Our state is growing. We are adding 110,000 people a year – that’s roughly the equivalent of adding a city the size of High Point every year. People want to live here, work here, and raise families here.  

In every corner of the state, North Carolinians are ready to turn big ideas into businesses. To aim for more through higher education. To turn struggling small towns into models of 21st century technology. 

We need a budget that enables the big dreams of our people.  That budget should ensure that a kid from Nash County can get the same great education as a kid from Wake County. That a budding entrepreneur in Jackson County can get the high speed internet her business needs to thrive. That our cities and towns can develop the job-ready sites with infrastructure for new and better paying jobs. We need a budget that helps us meet our potential as a state. 

Unfortunately, what the legislature passed and sent to me is not that budget. It does have some provisions I wanted and pushed for – the renewal of the teaching fellows scholarships, more Pre-K slots filled, (but still not all of them), better pay for school principals, incentive provisions that could bring thousands of good paying jobs to our megasites to name a few. But on balance, it is not the direction I envision for our state. Simply put, this budget shortchanges our state at a time when we don’t have to. It prioritizes tax breaks for the wealthy and corporations and comes up short for education and our economy.

Rather than matching the dreams and aspirations of our people, this budget is shortsighted and smallminded. It lacks the vision that our state demands at this pivotal time of growth and change. 

I’m troubled by many proposals in this budget, but chief among my concerns is education. Education is the fuel that fills the tank of our economy. If we don’t get serious about doing more for our students, our economy will suffer. 

That’s why I’m joined here today by North Carolina teachers. Men and women who often sacrifice jobs in better paying fields to help mold and shape our children for the better. 

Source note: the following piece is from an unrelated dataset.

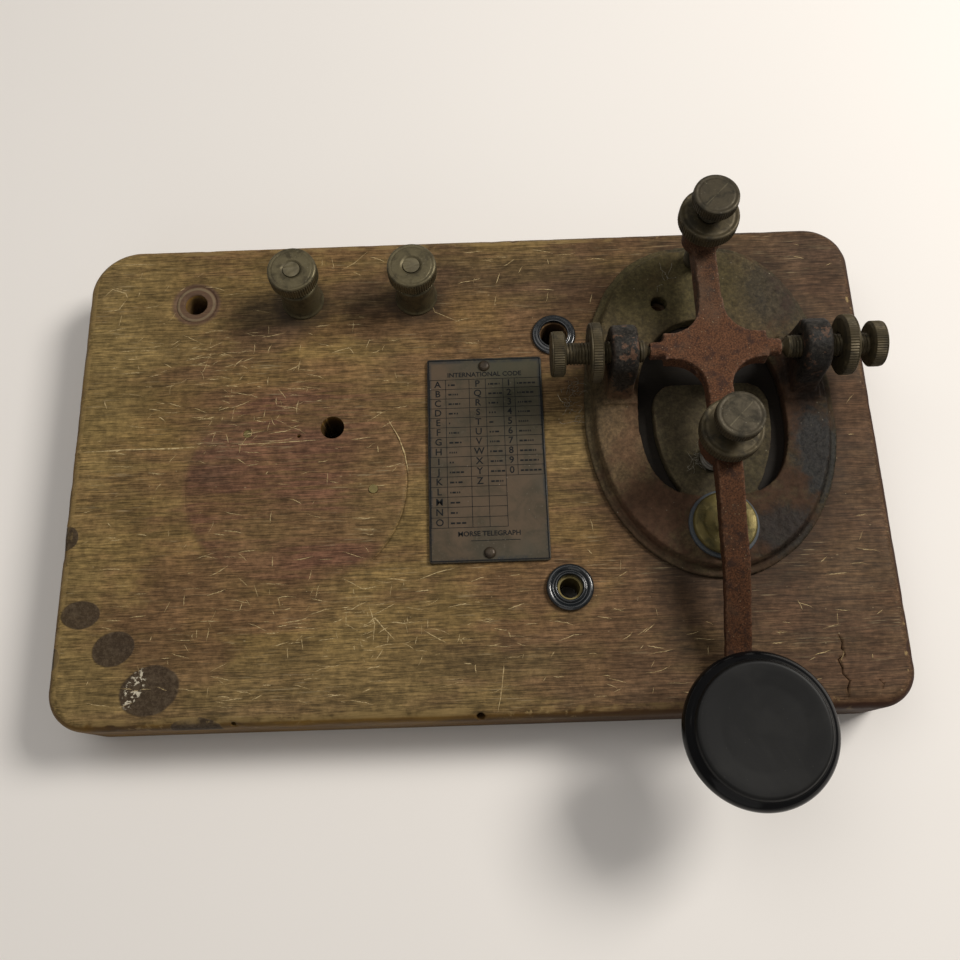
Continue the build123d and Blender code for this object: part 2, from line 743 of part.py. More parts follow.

Republican legislators say they did what I asked and that their teacher pay plan matches my proposal. That is false. It doesn’t come close. I laid out a multi-year plan to get North Carolina to the national average in teacher pay. The Republican budget funds only half of what’s needed next year to meet that goal. It leaves out starting and veteran teachers. Tell me how the $810 million I proposed for teacher pay matches the $470 million they proposed. It doesn’t. Teachers see though dishonest budget gimmicks. 

This budget also takes away retirement benefits from future teachers. It provides nothing to help teachers pay school supplies, which they do out of their own pockets. And there’s no meaningful help for students who need more teaching assistants, nurses and counselors. 

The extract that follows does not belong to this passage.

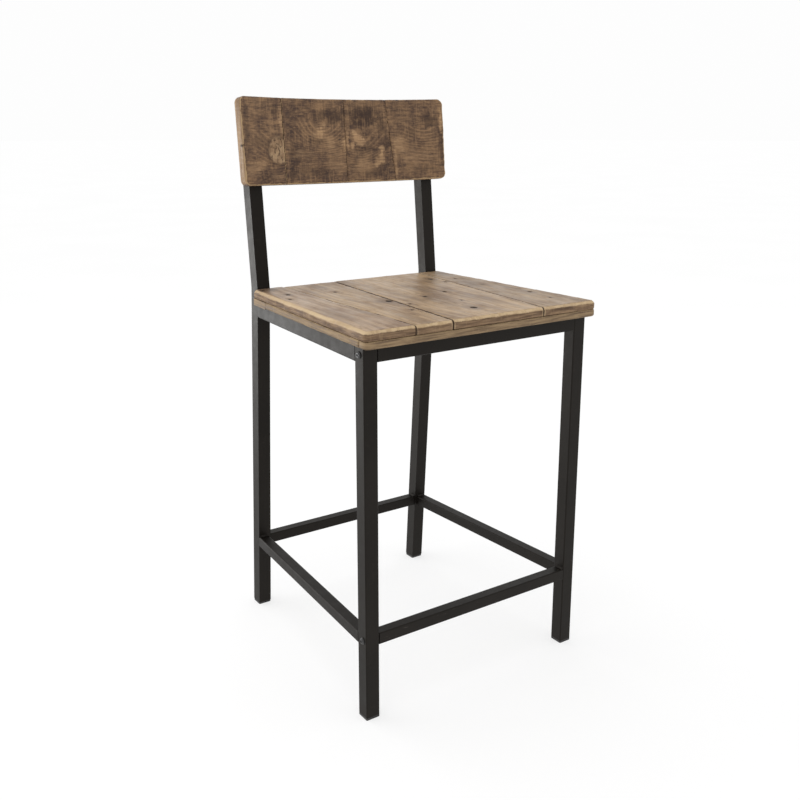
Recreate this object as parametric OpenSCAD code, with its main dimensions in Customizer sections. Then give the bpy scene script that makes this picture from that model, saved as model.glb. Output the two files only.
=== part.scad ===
// Counter-height stool with a back: welded square-tube frame that narrows to the rear, with a footrest,
// reclaimed plank seat on a batten layer, and a curved board back on the rear posts.
// Frame: origin on the floor under the middle, X to the sitter's left, front faces -Y, Z up. Units mm.

/* [Overall] */
// Width over the outer faces of the legs
frame_w = 450; // [400:1:500]
// Depth from the front of the front legs to the back of the rear feet
frame_d = 473; // [440:1:540]
// How much each rear leg stands in from the line of its front leg
taper = 25; // [0:1:50]
// Height of the seat surface above the floor
seat_h = 650; // [620:1:760]
// Distance from the front of the front legs to the rear legs at seat height
seat_run = 404; // [360:1:440]
// Backward rise of the back posts, in mm per mm
recline = 0.10; // [0.04:0.01:0.2]

/* [Tube] */
// Outer size of the square leg and apron tube
tube = 25; // [20:1:32]
// Wall thickness of every tube
wall = 1.5; // [1:0.1:2.5]
// Outer corner radius of the straight tubes
tube_r = 2; // [0.5:0.5:4]
// Size of the square stretcher tube
rail = 20; // [16:1:25]
// Height of the top of the stretchers
rail_top = 150; // [100:1:260]
// Gap at the two bolted ends
bolt_gap = 0.6; // [0.2:0.1:1.5]

/* [Seat] */
// Thickness of the seat planks
plank_t = 16; // [12:1:25]
// Thickness of the batten layer under the planks
batten_t = 12; // [8:1:20]
// Overhang past the legs at the sides
seat_side = 8; // [0:1:30]
// Overhang past the legs at the front
seat_nose = 18; // [0:1:40]
// Radius of the two front corners
seat_r = 9; // [2:1:30]
// How far the seat reaches back between the rear legs
seat_tongue = 5; // [0:1:15]
// Gap between planks
plank_gap = 1.2; // [0.2:0.1:3]
// Width of the first plank at the front, counted from the left
plank_1_front = 90; // [70:5:110]
// Width of the first plank at the rear
plank_1_rear = 60; // [50:5:80]
// Width of the second plank at the front
plank_2_front = 70; // [50:5:90]
// Width of the second plank at the rear
plank_2_rear = 110; // [90:5:120]
// Width of the third plank at the front; the fourth takes what is left
plank_3_front = 185; // [160:5:200]
// Width of the third plank at the rear
plank_3_rear = 195; // [170:5:200]
// Width of the battens
batten_w = 58; // [40:1:90]
// Width of the strip along the front edge
strip_w = 20; // [12:1:40]

/* [Back] */
// Width of the back board
back_w = 436; // [380:1:500]
// Height of the back board
back_h = 154; // [130:1:220]
// Thickness of the back board
back_t = 22; // [16:1:30]
// Height of the lower edge of the back board above the floor
back_z = 833; // [780:1:940]
// Radius of the hollow front face
back_r = 835; // [600:5:1500]
// How far the middle of the front face stands behind the fronts of the posts
back_set = 2; // [0:1:12]
// Corner radius seen from the front
back_corner = 11; // [4:1:30]
// Gap between the joined boards
back_gap = 0.4; // [0.1:0.1:1]
// Width of the first board of the back, counted from the left
board_1 = 90; // [70:5:110]
// Width of the second board of the back
board_2 = 135; // [110:5:150]
// Width of the third board at its top; the fourth takes what is left
board_3_top = 90; // [70:5:110]
// Width of the third board at its foot
board_3_low = 105; // [85:5:120]

/* [Fixings] */
// Diameter of the frame bolts
bolt_d = 6; // [5:1:8]
// Head diameter of the frame bolts
bolt_head_d = 11; // [9:0.5:14]
// Thickness of the foot plug under the leg
foot_t = 4; // [2:0.5:8]
// Leg length of the weld beads
bead = 3; // [2:0.5:5]

/* [Hidden] */
$fn = 96;
lean = atan(recline);
back_y = seat_run + (back_z - seat_h) * recline + (back_set + back_t) * cos(lean) + back_h * sin(lean);
y_front = (seat_nose - max(frame_d, back_y)) / 2;
x_out = frame_w / 2;
x_in = x_out - tube;
foot_y = y_front + frame_d - tube;
knee_y = y_front + seat_run;
apron_top = seat_h - plank_t - batten_t;
apron_z = apron_top - tube;
rail_z = rail_top - rail;
post_top = back_z + back_h - 23;
rear_out = x_out - taper;
rear_in = rear_out - tube;
seat_x = x_out + seat_side;
seat_y0 = y_front - seat_nose;
seat_y1 = knee_y + seat_tongue;
seat_slope = taper / (seat_y1 - seat_y0);
seat_skew = atan(seat_slope);
seat_cx = seat_x - seat_r / cos(seat_skew) - seat_r * seat_slope;
post_t = tube * cos(lean);
clear = 0.2;
// Past the outer edge, so that the outermost cut lies outside the wood
past = 5;
// Sum of the first widths of a row, up to and with number i
function running(widths, i) = i < 0 ? 0 : widths[i] + running(widths, i - 1);
// Joint lines of pieces laid side by side across 2 * half, from the middle
function joints(widths, half) = [-half - past, for (i = [0:2]) running(widths, i) - half, half + past];
plank_front = joints([plank_1_front, plank_2_front, plank_3_front], seat_x);
plank_rear = joints([plank_1_rear, plank_2_rear, plank_3_rear], seat_x - taper);
// How far the rear end of each plank stands past the seat's rear line
plank_end = [-2, 0.5, -0.8, 0];
board_top = joints([board_1, board_2, board_3_top], back_w / 2);
board_low = joints([board_1, board_2, board_3_low], back_w / 2);
screw_z = [40, back_h - 42];
tab_in = 15;
tab = 30;
tab_gap = 2.5;

function seat_edge(y) = seat_x - (y - seat_y0) * seat_slope;
function leg_y(z) = z < seat_h ? foot_y + (knee_y - foot_y) * z / seat_h : knee_y + (z - seat_h) * recline;

// A flat shape with rounded corners, centred
module rounded(w, d, r) {
    square([w - 2 * r, d], center = true);
    square([w, d - 2 * r], center = true);
    for (sx = [-1, 1], sy = [-1, 1])
        translate([sx * (w / 2 - r), sy * (d / 2 - r)]) circle(r = r);
}

// A straight square tube along Z, centred on the axis
module square_tube(size, len) {
    difference() {
        linear_extrude(height = len) rounded(size, size, tube_r);
        translate([-size / 2 + wall, -size / 2 + wall, -1])
            cube([size - 2 * wall, size - 2 * wall, len + 2]);
    }
}

// A straight square tube from x0 to x1, with its lower front edge at y, z
module tube_x(x0, x1, y, z, size) {
    translate([x0, y + size / 2, z + size / 2]) rotate([90, 0, 90]) square_tube(size, x1 - x0);
}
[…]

The budget on my desk siphons taxpayer dollars away from public schools and into private school vouchers with little accountability. It's a steady erosion of public education. 

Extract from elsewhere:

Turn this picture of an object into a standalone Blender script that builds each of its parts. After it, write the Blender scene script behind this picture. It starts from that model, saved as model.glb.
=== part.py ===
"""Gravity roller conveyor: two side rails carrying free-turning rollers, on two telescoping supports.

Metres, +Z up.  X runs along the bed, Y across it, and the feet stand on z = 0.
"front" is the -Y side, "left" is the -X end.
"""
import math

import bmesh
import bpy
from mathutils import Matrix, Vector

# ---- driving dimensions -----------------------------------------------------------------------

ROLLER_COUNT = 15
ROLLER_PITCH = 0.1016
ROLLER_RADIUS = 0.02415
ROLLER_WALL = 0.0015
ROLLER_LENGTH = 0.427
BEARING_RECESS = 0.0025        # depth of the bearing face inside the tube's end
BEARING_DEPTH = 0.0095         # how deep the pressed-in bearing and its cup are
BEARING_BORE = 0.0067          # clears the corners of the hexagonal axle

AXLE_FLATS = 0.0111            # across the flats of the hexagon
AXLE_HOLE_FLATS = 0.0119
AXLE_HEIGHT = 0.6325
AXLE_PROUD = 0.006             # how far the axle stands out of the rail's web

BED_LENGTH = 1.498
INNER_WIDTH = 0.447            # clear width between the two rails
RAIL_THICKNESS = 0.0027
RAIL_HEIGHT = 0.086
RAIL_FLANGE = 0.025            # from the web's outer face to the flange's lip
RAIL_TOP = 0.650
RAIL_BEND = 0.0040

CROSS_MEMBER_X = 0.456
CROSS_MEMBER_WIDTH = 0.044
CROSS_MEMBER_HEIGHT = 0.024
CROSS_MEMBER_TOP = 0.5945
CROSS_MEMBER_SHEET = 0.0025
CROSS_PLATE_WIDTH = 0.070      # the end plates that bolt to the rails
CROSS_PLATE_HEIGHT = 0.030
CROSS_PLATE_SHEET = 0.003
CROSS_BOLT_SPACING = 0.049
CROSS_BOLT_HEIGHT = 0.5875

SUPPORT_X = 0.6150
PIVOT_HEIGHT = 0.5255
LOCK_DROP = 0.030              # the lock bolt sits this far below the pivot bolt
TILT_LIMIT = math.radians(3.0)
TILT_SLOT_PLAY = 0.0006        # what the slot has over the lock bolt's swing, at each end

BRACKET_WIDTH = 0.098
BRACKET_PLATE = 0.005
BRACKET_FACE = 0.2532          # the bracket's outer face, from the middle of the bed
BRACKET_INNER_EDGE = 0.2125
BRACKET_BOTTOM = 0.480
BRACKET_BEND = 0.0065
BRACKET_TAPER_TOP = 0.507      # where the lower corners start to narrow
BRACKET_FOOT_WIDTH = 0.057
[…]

And while public education falls by the wayside, it’s the wealthy and corporations who get more and more through a tax plan so irresponsible it blows a $600 million hole in our budget just a few years down the line. 

Because this budget shortchanges the needs of our growing state and has the wrong priorities, I will veto it. 

However, the legislative leaders have said they want me to sign the budget and I want to sign one, but I want to sign one that’s good for our state. If, after my veto, if the legislature would make a handful of simple but important changes, I would sign this budget even though there are many other provisions I don’t like. What are those changes?

  • First, this budget spends $1.1 billion on a tax plan that mostly benefits the wealthy and corporations. Millionaires get a tax cut 85 times what a working family receives.  So for my signature, they should eliminate the corporate tax cut, include the child care tax credits set out in my budget and cap the income tax cut to those making less than $150,000 per year. This means the benefits go to those individuals and families who truly need the help, so I’m willing to compromise on that measure. 
  • Second, our state’s budget must invest more in education. For my signature, they should fully fund teacher pay raises – including starting and veteran teachers – so that we can be on a path to reach at least the national average. They need to set aside money for additional school support personnel – people like nurses, teaching assistants and counselors who help make sure kids have what they need to learn. They need to include a classroom supply stipend as my budget did. It’s a small amount compared to the overall budget, but it means we can give teachers an annual bonus to help them afford the school supplies that they and parents pay out of pocket. They need to invest in expanding broadband internet access – a critical tool for our economy and our students who need to be connected to compete. And finally, they should phase out the private school voucher program that drains money from public education to spend it in private schools with little accountability. 

This list doesn’t come close to covering all my concerns with this budget, particularly those I believe are unconstitutional. But the changes I propose today would reflect more of the vision our state demands. Those changes could be made in minutes, but they would have lasting positive effects for years.  

I urge them to consider these changes after I veto and return this budget. And if they make these changes, I will sign the budget.

We can do better than this budget, and I’m offering an opportunity for the legislature to do that.

With that I’m happy to take your questions.